On the second point, the Third Circuit determined that the refinancing of the Notes proposed by the Debtors were “voluntary” because the Debtors, of their own volition: (i) chose to file for bankruptcy protection, and (ii) opted to promptly refinance the Notes at a more favorable rate rather than delaying the refinance or preserving the option to be able to seek to reinstate the Notes at some later point in the case.

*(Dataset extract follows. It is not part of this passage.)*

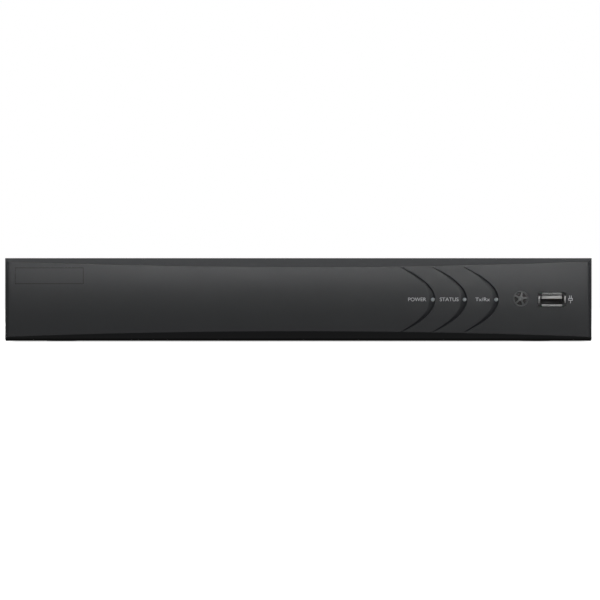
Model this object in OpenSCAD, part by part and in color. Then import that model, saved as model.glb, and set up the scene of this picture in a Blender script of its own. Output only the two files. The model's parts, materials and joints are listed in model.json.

In addition, nothing in the Bankruptcy Code compelled the Debtors to refinance the Notes and, in contrast to a situation where an indenture trustee is seeking to enforce its rights post-default, the Noteholders had sought to decelerate the Notes and were actively discouraging the “early” payment.[2] The Third Circuit held that these facts, coupled with statements the Debtors had made in their public filings pre- and post-bankruptcy regarding their decision to redeem the Notes, clearly evidence that the refinancing was “voluntary.” The Debtors had a choice, and made it. However, the Third Circuit did not analyze the facts and circumstances precipitating the chapter 11 filing, or whether those circumstances compelled the chapter 11 filing as a matter of fiduciary duty, or otherwise, rendering the chapter 11 filing not voluntary. Nor did the Third Circuit discuss whether a cure and reinstatement pursuant to Section 1124 of the Bankruptcy Code was possible. This decision is a marked departure from a line of jurisprudence, cited to by the Debtors, which provides that post-bankruptcy payments of accelerated debt are not “voluntary redemptions or prepayments” because the debt is then due and payable by its terms.

Final Words

Regardless of whether the Third Circuit’s ruling in Energy Future is the right one, the decision emphasizes, once again, that precise drafting is critical. If the objective of the parties is for no prepayment premium to be charged in the event of automatic acceleration or other remedy following an event of default (bankruptcy or otherwise), best practices recommend that the indenture should explicitly state that the prepayment premium is not triggered in such circumstances. Prior to this ruling, the presumption was that no prepayment premium would be awarded upon acceleration unless expressly reserved for in the indenture. Following this decision, courts may be much more inclined to find a prepayment premium due by a chapter 11 debtor, notwithstanding the existence of ambiguous language or the fact that the debt has already matured due to automatic acceleration as a result of the bankruptcy filing, provided that the indenture (i) uses the term “redemption” rather than “prepayment” and (ii) permits deceleration or reinstatement.

[1] The Second Lien Indenture provided that, upon a bankruptcy filing, “all principal and premium, if any, interest . . .[,] and any other monetary obligations on the outstanding Notes shall be due and payable immediately[.]” This is contrasted to the First Lien Indenture which provided only that the “outstanding Notes” would be due and payable upon a bankruptcy filing.

[2] After filing for voluntary Chapter 11 protection, the Debtors “had the option, per [their] plan of reorganization, to reinstate the accelerated Notes’ original maturity date under Bankruptcy Code § 1124(2) rather than paying them off immediately. [They] chose not to do so.”  Decision at 15.